It’s the start of the spring school holidays here, and
depression seems to be trying to descend upon me which feels ridiculously
inappropriate because its finally warming up, trees are growing leaves and
there are blossoms everywhere. This means I should be happy now, doesn’t it? But
the black cloud is thickening and I am trying to fake it till I make it, resisting
the urge to just lie in bed binge watch seasons of “Love Child”.
Mr 11 seems to of inherited his temper from his mother, which
is unfortunate for him and very unfortunate for our glass sliding door. In a
momentary fit of rage on Sunday night he kicked the old plate glass sliding door
shattering it and sending shards of glass into his bare toes.
The emergency room visit triggered the hell out of me, I
hadn’t considered the fact that that might happen when we decided who would
take him to the hospital, I was preoccupied with my bleeding child and just
drove there. But as I carried him through the doors into the waiting area it suddenly
hit me, the white walls, the smell of antiseptic. The last time I was there was
back in 2015 when I was forced to declare, out loud, that I could no longer stand
being alive and needed to be locked up for my own safety and I almost never
came home again.
We were sent into the triage office, the same triage office
where I had previously been rendered mute with anxiety and fear of judgement,
where I had looked around furiously for anything I could use to end my life
right then and there rather than face the torment of being hospitalised for my
own safety, forced to live against my will. I stepped into the little office,
took a deep breath as the sensations and memory flooded over me and tried
desperately to push them down, back into their box in the back of my mind, to
become a problem for a different day.
I managed to explain the situation at hand and the smiling
nurse quickly ushered us to the only available bed, the bed, of course, was the
same one I had been placed into that day two years ago, the one that is in a
separate room with a lockable door, a video camera in the ceiling and nothing
you could use to hurt yourself. Every hair on my body was raised as I tried to
force closed and lock that little box in the back of my mind as I felt myself
disassociate slightly, now wasn’t the time.
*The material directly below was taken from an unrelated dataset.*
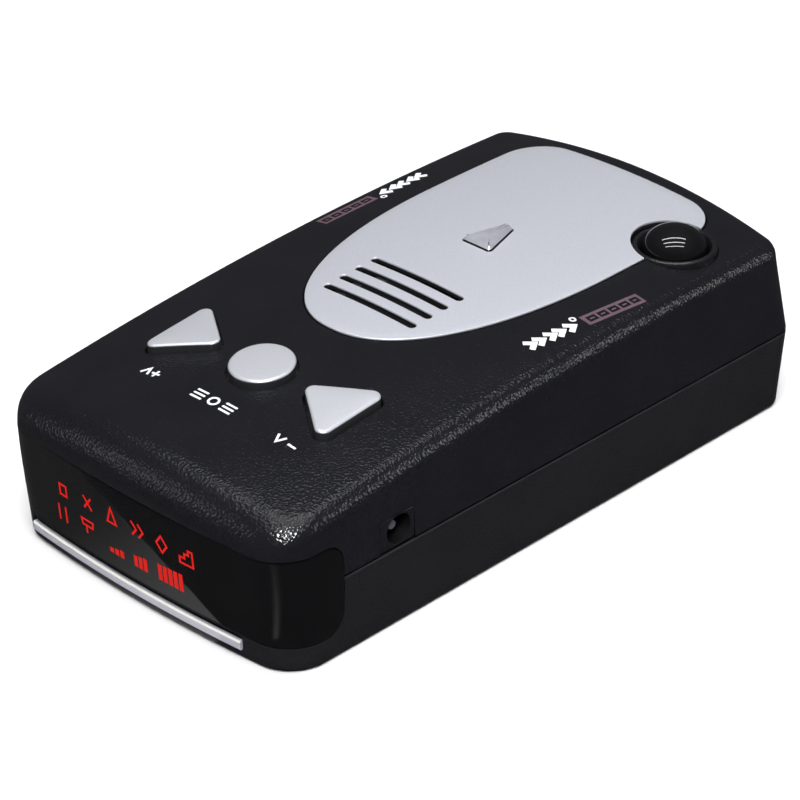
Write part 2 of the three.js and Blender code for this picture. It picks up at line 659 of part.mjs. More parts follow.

I brought myself back to the present using the ‘5 things’
technique and concentrated on talking to Mr11 and trying to get his mind off
the situation. He chose that moment to suddenly notice my semi-colon tattoo for
the first time and ask it’s meaning. I have had it since April and it’s not
exactly hidden, I swear my kids are so unobservant. I deflected and said I’d
explain it later, I couldn’t cope with talking about it in that setting at that
moment.
Mr 11 got 3 lots of painful local anaesthetic injections as
shards of glass were removed and 6 stitches were put into the awkward underside
of one of his little toes, it must have hurt like hell, but he was very brave.
He has always been a stoic child even as a two yr old I remember him walking up
to me calmly saying “Can you take this out? It hurts a bit” pointing to a
pulsating bee stinger stuck in his finger. Miss 8 on the other hand screams
blue murder over a slight bump.
When I was signing the paper work to leave Mr 11 asked me
how much this visit had cost and I was thankful to be able to answer $0. I told
him how lucky we are to live in Australia and that in America the government
doesn’t pay. He nodded, then said “but in America, if they don’t pay for
healthcare, doesn’t that mean all the people who are sick can’t work? If they
can’t work, then they aren’t paying taxes and they are getting money from the
government for being too sick to work? Wouldn’t that end up costing even more
money eventually?”
If he is 11 years old and he can figure that out, I sure
hope that one day the American government can eventually come to the same
conclusion.
He is now learning the pitfalls of trying to get around on a
pair of crutches and a valuable lesson about kicking inanimate objects but it’s
a shitty start to the school holidays for a kid that likes to build forts and
play outside. I managed to face my fear a little and put my anxieties back in
their box so I could be there for him when he needed me, so I guess that we
were both kicking down doors that day. Now that I know I still have some
unresolved feelings about being at the hospital, I can start to work through
them with my therapist along with some healthy coping strategies.
How do you cope with flashbacks?
Do you kick things when you’re angry?